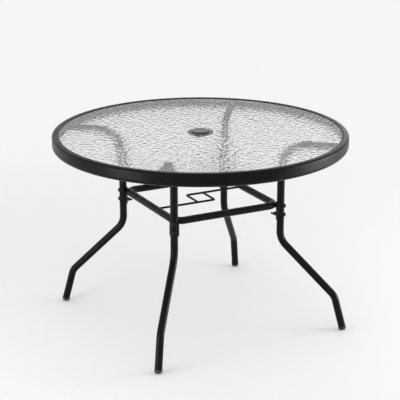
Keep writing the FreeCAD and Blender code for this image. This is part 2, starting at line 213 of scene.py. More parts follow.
def piece(name, grids, node, finish, slot, body="table", closed_rows=False):
    """One object from one or more grids. Doubled points are merged, which closes seams and poles,
    and the faces are turned outwards. It stands for the node, rides on the body and has the
    finish."""
    points, quads, first = [], [], 0
    for grid in grids:
        rows, columns = grid.shape[:2]
        points.append(grid.reshape(-1, 3))
        quads.append(grid_quads(rows, columns, closed_rows) + first)
        first += rows * columns
    mesh = mesh_of(name, np.concatenate(points), np.concatenate(quads))
    shape = bmesh.new()
    shape.from_mesh(mesh)
    bmesh.ops.remove_doubles(shape, verts=shape.verts, dist=WELD_DISTANCE)
    bmesh.ops.recalc_face_normals(shape, faces=shape.faces)
    open_edges = sum(len(edge.link_faces) != 2 for edge in shape.edges)
    shape.to_mesh(mesh)
    shape.free()
    mesh.polygons.foreach_set("use_smooth", np.ones(len(mesh.polygons), bool))
    mesh.set_sharp_from_angle(angle=SHARP_ANGLE)
    made = bpy.data.objects.new(name, mesh)
    bpy.context.scene.collection.objects.link(made)
    mesh.materials.append(finish)
    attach(made, body)
    if node:
        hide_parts(node)
    print(f"{name}: {len(mesh.polygons)} faces, {open_edges} open edges")
    return made


# %% [markdown]
# ## Shader maths as expressions
#
# A finish is easier to read as a formula than as a list of node links. The class below wraps one
# output of a node tree, so that plus, minus and times on it add the Math nodes, also with a plain
# number first. Every other node comes from one method of the finish, which sets the node's
# settings before its sockets.

# %% Wires


def value_of(thing):
    return thing.socket if isinstance(thing, Wire) else thing


class Wire:
    """An output of a node. Python's operators on it add Math nodes."""

    def __init__(self, finish, socket):
        self.finish = finish
        self.socket = socket

    def __getitem__(self, name):
        return Wire(self.finish, self.socket.node.outputs[name])

    def maths(self, operation, *values):
        return self.finish.node("Math", {"operation": operation}, dict(enumerate(values)))

    def __add__(self, other):
        return self.maths("ADD", self, other)

    def __sub__(self, other):
        return self.maths("SUBTRACT", self, other)

    def __rsub__(self, other):
        return self.maths("SUBTRACT", other, self)

    def __mul__(self, other):
        return self.maths("MULTIPLY", self, other)

    __radd__ = __add__
    __rmul__ = __mul__

    def ramp(self, low, high, start=0.0, end=1.0):
        """From start to end as the value goes from low to high, with a soft beginning and end."""
        settings = {"interpolation_type": "SMOOTHSTEP"}
        sockets = {"Value": self, "From Min": low, "From Max": high, "To Min": start, "To Max": end}
        return self.finish.node("MapRange", settings, sockets)


# %% [markdown]
# ### A finish in the making
#
# The other half of the same idea holds the node tree itself. Noise, blends and bumps are wanted
# again and again, so each has a method of its own. The noise reads the place on the piece in
# metres, so that its lumps keep their real size on every piece.

# %% Finishes


class Finish:
    """A material or a world in the making. node() adds a node and gives its first output."""

    def __init__(self, owner):
        owner.use_nodes = True
        self.owner = owner
        self.tree = owner.node_tree
        self.tree.nodes.clear()

    def node(self, kind, settings=None, sockets=None):
        made = self.tree.nodes.new("ShaderNode" + kind)
        for name, value in (settings or {}).items():
            setattr(made, name, value)
        for name, value in (sockets or {}).items():
            plain = value_of(value)
            if isinstance(value, Wire):
                self.tree.links.new(plain, made.inputs[name])
            else:
                made.inputs[name].default_value = plain
        return Wire(self, made.outputs[0]) if made.outputs else None

    def place(self):
        """Where a point is on the object, in metres."""
        return self.node("TexCoord")["Object"]

    def noise(self, scale, detail=2.0, roughness=0.5):
        """Soft cloudy values round 0.5. A scale of s makes lumps of about 1 / s metres."""
        sockets = {"Vector": self.place(), "Scale": scale, "Detail": detail,
                   "Roughness": roughness}
        return self.node("TexNoise", {}, sockets)

    def blend(self, share, first, second):
        """A colour between two, by a share that may change over the surface."""
        made = self.node("Mix", {"data_type": "RGBA"}, {"Factor": share})
        node = made.socket.node
        for socket, value in ((node.inputs[6], first), (node.inputs[7], second)):
            if isinstance(value, Wire):
                self.tree.links.new(value.socket, socket)
            else:
                socket.default_value = (*value, 1.0)
        return Wire(self, node.outputs[2])

    def bump(self, height, distance):
        """A normal for a surface that rises by distance metres where the height grows by one."""
        return self.node("Bump", {}, {"Height": height, "Distance": distance})

    def done(self, shader):
        self.node("OutputMaterial", {}, {"Surface": shader})
        print(f"{self.owner.name}: {len(self.tree.nodes)} nodes")
        return self.owner


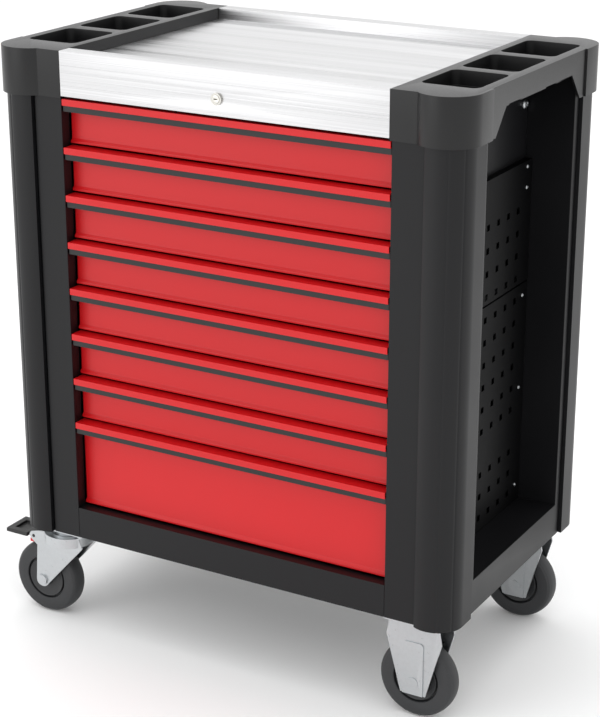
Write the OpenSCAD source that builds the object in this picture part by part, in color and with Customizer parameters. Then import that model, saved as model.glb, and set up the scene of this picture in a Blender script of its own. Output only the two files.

--

#### AIM
Make an exact copy of the material above.

#### TASK RESULT
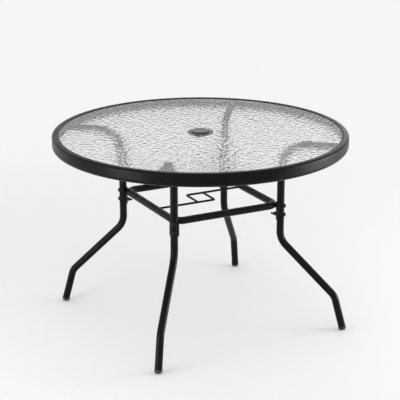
Keep writing the FreeCAD and Blender code for this image. This is part 2, starting at line 213 of scene.py. More parts follow.
def piece(name, grids, node, finish, slot, body="table", closed_rows=False):
    """One object from one or more grids. Doubled points are merged, which closes seams and poles,
    and the faces are turned outwards. It stands for the node, rides on the body and has the
    finish."""
    points, quads, first = [], [], 0
    for grid in grids:
        rows, columns = grid.shape[:2]
        points.append(grid.reshape(-1, 3))
        quads.append(grid_quads(rows, columns, closed_rows) + first)
        first += rows * columns
    mesh = mesh_of(name, np.concatenate(points), np.concatenate(quads))
    shape = bmesh.new()
    shape.from_mesh(mesh)
    bmesh.ops.remove_doubles(shape, verts=shape.verts, dist=WELD_DISTANCE)
    bmesh.ops.recalc_face_normals(shape, faces=shape.faces)
    open_edges = sum(len(edge.link_faces) != 2 for edge in shape.edges)
    shape.to_mesh(mesh)
    shape.free()
    mesh.polygons.foreach_set("use_smooth", np.ones(len(mesh.polygons), bool))
    mesh.set_sharp_from_angle(angle=SHARP_ANGLE)
    made = bpy.data.objects.new(name, mesh)
    bpy.context.scene.collection.objects.link(made)
    mesh.materials.append(finish)
    attach(made, body)
    if node:
        hide_parts(node)
    print(f"{name}: {len(mesh.polygons)} faces, {open_edges} open edges")
    return made


# %% [markdown]
# ## Shader maths as expressions
#
# A finish is easier to read as a formula than as a list of node links. The class below wraps one
# output of a node tree, so that plus, minus and times on it add the Math nodes, also with a plain
# number first. Every other node comes from one method of the finish, which sets the node's
# settings before its sockets.

# %% Wires


def value_of(thing):
    return thing.socket if isinstance(thing, Wire) else thing


class Wire:
    """An output of a node. Python's operators on it add Math nodes."""

    def __init__(self, finish, socket):
        self.finish = finish
        self.socket = socket

    def __getitem__(self, name):
        return Wire(self.finish, self.socket.node.outputs[name])

    def maths(self, operation, *values):
        return self.finish.node("Math", {"operation": operation}, dict(enumerate(values)))

    def __add__(self, other):
        return self.maths("ADD", self, other)

    def __sub__(self, other):
        return self.maths("SUBTRACT", self, other)

    def __rsub__(self, other):
        return self.maths("SUBTRACT", other, self)

    def __mul__(self, other):
        return self.maths("MULTIPLY", self, other)

    __radd__ = __add__
    __rmul__ = __mul__

    def ramp(self, low, high, start=0.0, end=1.0):
        """From start to end as the value goes from low to high, with a soft beginning and end."""
        settings = {"interpolation_type": "SMOOTHSTEP"}
        sockets = {"Value": self, "From Min": low, "From Max": high, "To Min": start, "To Max": end}
        return self.finish.node("MapRange", settings, sockets)


# %% [markdown]
# ### A finish in the making
#
# The other half of the same idea holds the node tree itself. Noise, blends and bumps are wanted
# again and again, so each has a method of its own. The noise reads the place on the piece in
# metres, so that its lumps keep their real size on every piece.

# %% Finishes


class Finish:
    """A material or a world in the making. node() adds a node and gives its first output."""

    def __init__(self, owner):
        owner.use_nodes = True
        self.owner = owner
        self.tree = owner.node_tree
        self.tree.nodes.clear()

    def node(self, kind, settings=None, sockets=None):
        made = self.tree.nodes.new("ShaderNode" + kind)
        for name, value in (settings or {}).items():
            setattr(made, name, value)
        for name, value in (sockets or {}).items():
            plain = value_of(value)
            if isinstance(value, Wire):
                self.tree.links.new(plain, made.inputs[name])
            else:
                made.inputs[name].default_value = plain
        return Wire(self, made.outputs[0]) if made.outputs else None

    def place(self):
        """Where a point is on the object, in metres."""
        return self.node("TexCoord")["Object"]

    def noise(self, scale, detail=2.0, roughness=0.5):
        """Soft cloudy values round 0.5. A scale of s makes lumps of about 1 / s metres."""
        sockets = {"Vector": self.place(), "Scale": scale, "Detail": detail,
                   "Roughness": roughness}
        return self.node("TexNoise", {}, sockets)

    def blend(self, share, first, second):
        """A colour between two, by a share that may change over the surface."""
        made = self.node("Mix", {"data_type": "RGBA"}, {"Factor": share})
        node = made.socket.node
        for socket, value in ((node.inputs[6], first), (node.inputs[7], second)):
            if isinstance(value, Wire):
                self.tree.links.new(value.socket, socket)
            else:
                socket.default_value = (*value, 1.0)
        return Wire(self, node.outputs[2])

    def bump(self, height, distance):
        """A normal for a surface that rises by distance metres where the height grows by one."""
        return self.node("Bump", {}, {"Height": height, "Distance": distance})

    def done(self, shader):
        self.node("OutputMaterial", {}, {"Surface": shader})
        print(f"{self.owner.name}: {len(self.tree.nodes)} nodes")
        return self.owner


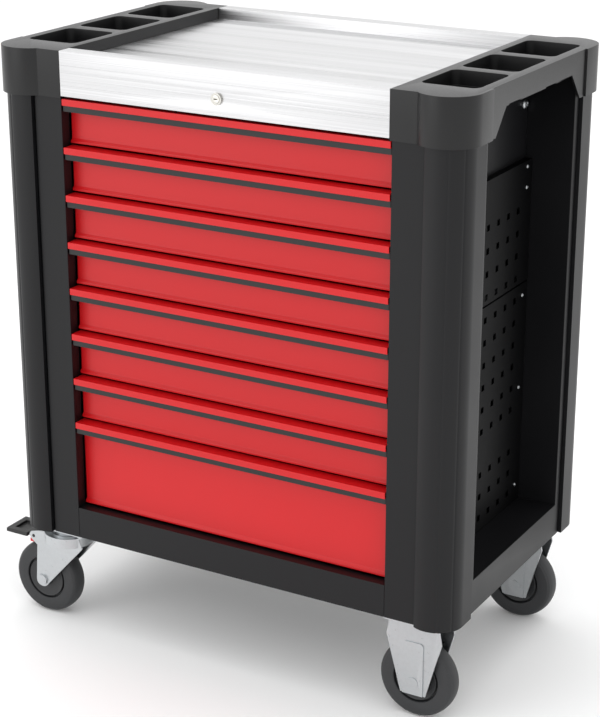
Write the OpenSCAD source that builds the object in this picture part by part, in color and with Customizer parameters. Then import that model, saved as model.glb, and set up the scene of this picture in a Blender script of its own. Output only the two files.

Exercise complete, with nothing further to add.